In the beginning of the 1970s, the authorities of Polish People's Republic decided to upgrade their city transport fleet. For this purpose between 1970–1972 the authorities conducted trials of different models of buses in Warsaw. Buses such as: Hungarian Ikarus 242, West German Magirus-Deutz M170-S11H, French Berliet PR100, Italian FIAT 420A, British-Danish Leyland Lidrt 12/4 Worldmaster, Spaniard Pegaso 5023, Japanese Hino RC620 and Czechoslovak Karosa SM11 took part in the trials. Berliet PR110 was the most successful vehicle of all tested. From the very beginning this model 
was considered as temporary solution because of different transportation needs back then. PR110’s original design was later modified by adding third set of doors. New Jelcz PR110 was a 12 meters long bus with three sets of doors in a standard model. Approximately 50% of parts used to assemble Jelcz PR110 were imported directly from France.

The economical depression that struck Poland in 1980s resulted in Polish People's Republic government’s deficiency of foreign currency needed to buy parts necessary to build these vehicles. Parts imported from abroad needed to assemble one bus in the beginning of 1984 equalled to 2000 US dollars. It was also impossible to manufacture needed parts domestically. In addition, the WSK Mielec engine manufacturing plant could produce only up to 1,000 engines per year. Because of these shortcomings a decision was made to cooperate with Hungarian People's Republic.

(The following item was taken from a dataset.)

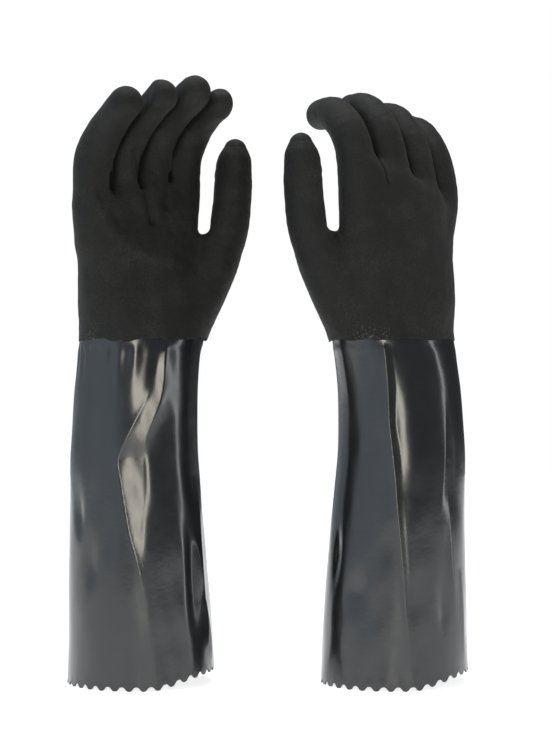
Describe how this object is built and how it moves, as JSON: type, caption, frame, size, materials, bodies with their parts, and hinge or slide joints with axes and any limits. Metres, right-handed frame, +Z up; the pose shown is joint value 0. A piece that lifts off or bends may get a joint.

A trade agreement between Poland and Hungary was signed in Warsaw on October 24, 1983 and resulted in first deliveries of Hungarian made Ikarus 260 buses and Csepel 260.88 chassis (which were used inter alia in Ikarus 260 buses) to Poland. In return, the Hungarian side was receiving Polish Fiats 125p and 126p and Star trucks. According to the agreement, between 1986 and 1990, Hungarian People's Republic was obliged to deliver approximately 1500 complete chassis equipped with engines and gearboxes. Even then, the official statement was that Jelcz M11 (initially named Jelcz M110) was a temporary solution and its production will end once the all new Jelcz M120, is introduced. Many reliability issues that M11 was known for accelerated the introduction of the M120 model.

Production
New Jelcz M11 bus was based on Csepel chassis plate with the engine. Body was taken after little modification from Jelcz PR110. First prototype was made in 1983. During tests in Budapest scientists from the local polytechnic did computer endurance tests of structural elements. Serial production of Jelcz M11's began in 1984. New buses were being produced parallel with Jelcz PR110s, and till 1986 even with Jelcz 043. In 1990 production of M11 has been finished; about 2600 buses had been produced.

Exploitation

Jelcz M11's were placed to all city transport operators (every except Warsaw) from country distribution. To the Warsaw Jelcz M11's went in 90. years, where they were being mainly exploitated by private operators.

Modernization
In 1994 there have been created plans to adjust city buses to the needs of people with physical disabilities. For this purpose, expertise has been done, which concluded that the buses Jelcz M11, as well as based on the same floor plate Ikarus 260s/280s, are not suitable for fitting elevators. Where as building folding ramps was excluded because of too high floor plate. Because of this conception of building new buses have been created, even though partly low-floor, instead try to modernise current buses like western companies.

Construction
During the 6-year production period there were no important changes in the model.

Undercarriage

Jelcz M11's were equipped with Hungarian chassis Csepel 260.88. The same chassis plates were being used in Ikarus 260 buses. The vehicles were characterized by high flat floor. Chassis plate was the reason of most defects of Jelcz M11 but it allowed the exchange of engine parts between Jelcz M11 and Ikarus 260s and 280s.

Drivetrain 
The bus was powered by six-cylinder in-line diesel engine RABA-MAN D2156HM6U of a capacity 10350 cm³ and maximum power of 193 HP. The drive unit allowed achieve a maximum speed of 82 km/h. It was lower value than in Ikarus 260, Jelcz was supposed to be – contrary to the Hungarian bus – typical urban vehicle. Engine was located horizontally in the middle part of floor plate.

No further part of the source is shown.